The Future of Houston's Restaurant and Food Scene
by Ellie Sharp
What will the future hold for Houston's culinary scene?
We asked local experts to predict Houston's culinary scene in the next 5 years and what the future of dining out will become. And check out Eaters across the nation for more predictions on the future of the culinary world.
How do you think the dining or cocktail scene in Houston will be different 5 years from now?
Leslie Ross, Bar Director, Treadsack: In 5 years, the dining and cocktail scene, I feel, will be even more diverse than it already is. There is always fresh talent moving here, and Houston is quickly climbing the ranks as both a legit dining destination and an incredible cocktail scene. Chefs and bartenders alike are traveling and collaborating more than ever, and I am pretty excited to watch these areas evolve and change. It's never been a more exciting time to drink and dine in Houston, and it's only getting better.
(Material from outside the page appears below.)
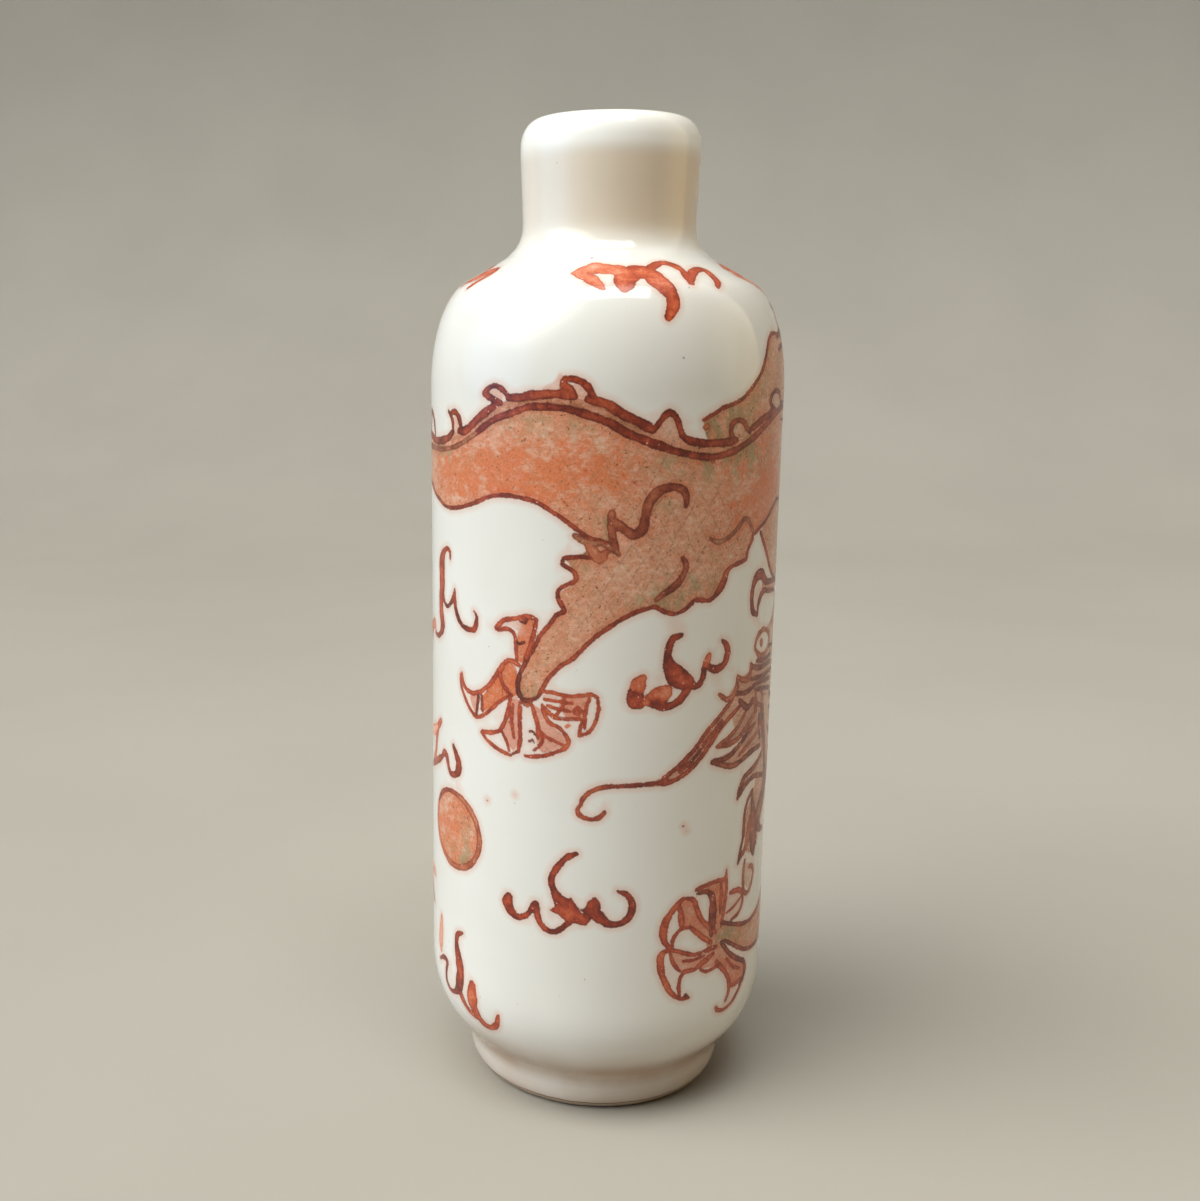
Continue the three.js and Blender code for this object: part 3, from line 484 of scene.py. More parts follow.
dragonHead = {
    "lines": [
        ("hairThin", 0.38, [(14.15, 38.3), (14.5, 39), (15.5, 39.4), (16.7, 39.1), (17.4, 38.4),
                            (17.1, 37.7), (16, 37.3), (14.9, 37.5), (14.2, 38.1)]),
        ("hairThin", 0.7, [(15.3, 38.45), (15.4, 38.35)]),
        ("hairThin", 0.42, [(9.8, 35.3), (10.6, 34.8), (11.3, 34.9), (11.7, 35.4), (11.8, 36.4)]),
        ("hairThin", 0.46, [(11.9, 36.3), (12.5, 36), (13.3, 35.9), (13.6, 36.4), (13.6, 37)]),
        ("hair", 0.42, [(13.7, 36.9), (14.4, 36.6), (15.4, 36.4), (16.7, 36.4), (18.5, 36.3)]),
        ("hair", 0.4, [(11.5, 35.1), (13, 34.9), (14.5, 35.2), (16, 35.2), (18.4, 34.9)]),
        ("hair", 0.36, [(13.8, 35.8), (15.5, 35.65), (17.5, 35.6), (19.5, 35.5)]),
        ("hair", 0.34, [(14.5, 34.8), (16.5, 34.5), (18.6, 34)]),
        ("hair", 0.36, [(14.6, 37.1), (16, 36.9), (18.4, 36.9)]),
        ("hair", 0.34, [(17.3, 37.8), (18.4, 37.6), (19.6, 37.6)]),
        ("hairThin", 0.32, [(14.6, 34.9), (14.8, 34), (15.3, 33.4), (16, 33.4), (16.2, 33.9),
                            (15.8, 34.5), (15, 34.8)]),
        ("whisker", 0.36, [(5, 29.4), (6.2, 30.2), (7.5, 31.3), (8.5, 32.4), (9.8, 33.5), (11.2, 34.6)]),
        ("whisker", 0.36, [(5, 28.9), (6.3, 29.3), (7.6, 30.1), (8.8, 31.3), (10, 32.6), (11.2, 33.4),
                           (12.4, 34)]),
        ("whisker", 0.3, [(6.3, 29.8), (7.6, 30.7), (8.8, 32), (10.2, 33.2)]),
        ("whisker", 0.34, [(5.2, 29.15, 0.6), (4.6, 29.05, 0.4), (3.5, 29), (2, 28.95), (0.8, 28.9),
                           (-0.3, 28.6), (-1, 28), (-1.3, 27.3)]),
        ("whisker", 0.36, [(-1.4, 27.2), (-1.45, 26.8), (-1.1, 26.45), (-0.4, 26.3), (0.2, 26.5),
                           (0.55, 26.9)]),
        ("hairThin", 0.42, [(9.7, 31.2, 0.3), (11, 31.15), (12.2, 31.4), (13.3, 32), (14.5, 32.8, 0.6)]),
        ("hairThin", 0.36, [(9.8, 31.3, 0.3), (11, 31.7), (12.2, 32.4), (13, 33.2)]),
        ("hair", 0.46, [(9.3, 30.1), (10.3, 29.7), (11.3, 29.35), (12.5, 29.4), (14, 29.8), (16, 29.9)]),
        ("hair", 0.42, [(9.4, 30.15), (10.8, 30.1), (12.2, 30.7), (13.5, 31.5), (14.8, 32)]),
        ("hairThin", 0.34, [(12.5, 30), (14, 30.7), (15.3, 31.2), (16, 32)]),
        ("hair", 0.46, [(12.5, 26.5), (12.8, 27.3), (13.4, 28), (14.5, 28.3), (15.5, 28.6),
                        (16.6, 29.1)]),
        ("hair", 0.42, [(12.6, 26.6), (13.6, 27.3), (15, 27.6), (16.5, 27.3), (17.8, 27)]),
        ("hair", 0.9, [(16.2, 33), (16.6, 31.5), (17.2, 30), (17.8, 28.4), (17.9, 26.8), (17.6, 25.2)]),
        ("hair", 0.4, [(15.6, 32.6), (15.6, 31.6), (16, 30.6)]),
        ("hair", 0.5, [(12.2, 34.4), (13.4, 33.6), (14.4, 34), (14.8, 33)]),
        ("hair", 0.38, [(14.9, 26.5), (14.2, 26), (13.7, 25.1), (13.6, 24), (13.55, 23), (13.3, 22.2),
                        (12.95, 21)]),
        ("hair", 1.3, [(14.85, 26.4, 0.35), (15, 25.3, 0.6), (15.4, 24), (15.5, 22.8, 1.5), (15.5, 21.8),
                       (15.7, 20.8, 0.3)]),
        ("hair", 1.6, [(19.5, 27.5), (18, 25.6), (16.8, 24.5), (16, 23.4)]),
        ("hairThin", 0.8, [(13.2, 21.2, 0.25), (14, 22, 0.6), (14.5, 23), (14.6, 24.4, 0.5)]),
        ("hair", 0.7, [(15.9, 22.5), (16.3, 21.5, 0.2)]),
        ("hair", 0.9, [(16.4, 23.1), (17.3, 22.5, 0.5), (18.3, 22.3, 0.25)]),
        ("hairThin", 0.38, [(14, 20.9), (13.85, 19.8), (13.9, 18.8), (14.3, 18), (15, 18), (15.6, 18.7),
                            (15.75, 19.5), (15.4, 20), (14.9, 20.05)]),
        ("hair", 0.5, [(18, 39.5), (19.5, 40.6), (21.5, 41), (23.2, 40.2)]),
        ("hair", 0.42, [(20, 38.8), (21.8, 39.6), (23.8, 39), (25.4, 37.6)]),
        ("hair", 0.5, [(18.6, 33.6), (20.4, 32.8), (22.4, 33.4), (24.4, 33.2), (26.4, 32)]),
        ("hair", 0.46, [(18.8, 32.4), (20.8, 31.4), (22.8, 31.6), (25, 30.6)]),
        ("hair", 0.44, [(18.4, 30.8), (20.2, 29.8), (22, 29.8), (24, 28.6)]),
        ("hair", 0.5, [(19.2, 29), (20.8, 27.8), (22.4, 27.6), (23.6, 26.6, 0.25)]),
        ("hairThin", 0.4, [(20.4, 37.6), (22, 37.9), (23.8, 37), (24.8, 35.6), (26.6, 34.6, 0.2)]),
        ("hairThin", 0.4, [(20.2, 36.2), (21.8, 36), (23.2, 35), (25.2, 34.4, 0.2)]),
    ],
    "fills": [
        (-0.3, 0.45, 0.9, [(10.8, 34.9), (11.9, 36), (13.6, 36.6), (14.6, 37.3), (14.8, 39), (16.8, 39.5),
                           (20, 40.5), (23.5, 40), (25.8, 36.8), (24.5, 33), (22, 31), (19.4, 28.6),
                           (18.5, 25), (15.6, 21.2), (14, 21.8), (13.8, 24.8), (15, 26.4), (16.4, 29.6),
                           (13, 29.6), (10.8, 30), (13.6, 31.7), (12, 31.9), (11.4, 33)]),
        (-0.4, 0.1, 0.85, [(3.5, 29), (5, 29.5), (7.5, 31.3), (9.8, 33.5), (11.3, 34.7), (12.4, 34.1),
                           (10.2, 32.4), (8.9, 31), (7.5, 29.9), (6.3, 29.2), (5, 28.8)]),
        (-0.6, 0.1, 0.8, [(9.8, 31.2), (11, 31.1), (13, 31.9), (14.6, 33), (13, 33.2), (11, 31.8)]),
        (-0.5, 0.1, 0.85, [(9.4, 30.1), (11, 29.4), (14, 29.8), (16, 29.9), (16, 32), (14.8, 32),
                           (12.2, 30.8)]),
        (-0.6, 0.1, 0.8, [(12.5, 26.5), (13.4, 28), (15.5, 28.7), (16.6, 29), (17.8, 27), (15, 27.5),
                          (13.4, 27.2)]),
        (0.1, 0.7, 0.6, [(14.3, 20.6), (14.1, 19), (14.8, 18.2), (15.4, 19), (15.4, 20)]),
    ],
    "bare": [(15.9, 38.35, 1.25, 0.8)],  # the white of the eye
}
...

Jonathan Wicks, Executive Sous Chef at Monarch Restaurant, Hotel ZaZa: The Houston dining scene is going to be huge 5 years from now. Chefs like Justin Yu, Kaz Edwards, Terrence Gallivan, and Seth Siegel-Gardner are doing really exciting things right now that are getting us a lot of attention. Our guests are becoming more adventurous in what they eat, and having that sense of freedom is huge in terms of creativity. It's going to be exciting to see what happens next.
Annie Rupani, Owner of Cacao & Cardamom: The Houston food scene is growing every day, and it seems like there is a growing diversity from fine dining to food trucks. In the next five years, the dining scene in Houston will produce more unique concepts of dining as up and coming chefs bring new ideas to Houston, more hybrid cuisine, more fast casual, and more interesting foods emerging in the food industry.
In 20 words or less, what do you think is the future of dining out in general?
Ahrif Sarumi, Founder Aces of Taste: The allure of dining at fancy restaurants will shift to friends dining at each other's homes for more meaningful experiences.
Jonathan Wicks, Executive Chef at Monarch Restaurant, Hotel ZaZa: The local movement is here to stay, which is a good thing. Fermentation is steadily becoming a trend and allows us to take simple food preparations and elevate the flavor profiles and textures.
Annie Rupani, Owner of Cacao & Cardamom: Restaurants will start doing more research in neuro-gastronomy, and alter plates, colors, and scenery in restaurants to maximize flavor experiences.
Danny Trace, Executive Chef Brennan's of Houston: The demand will continue for organic vegetables and sustainable proteins. It will be come a standard option among menus whether in drive thru or fine dining. Seasonal vegetables will continue to be a major focus of chefs, especially vegetable sides and additions. Cutting back on protein size and adding more expensive vegetables to the plates.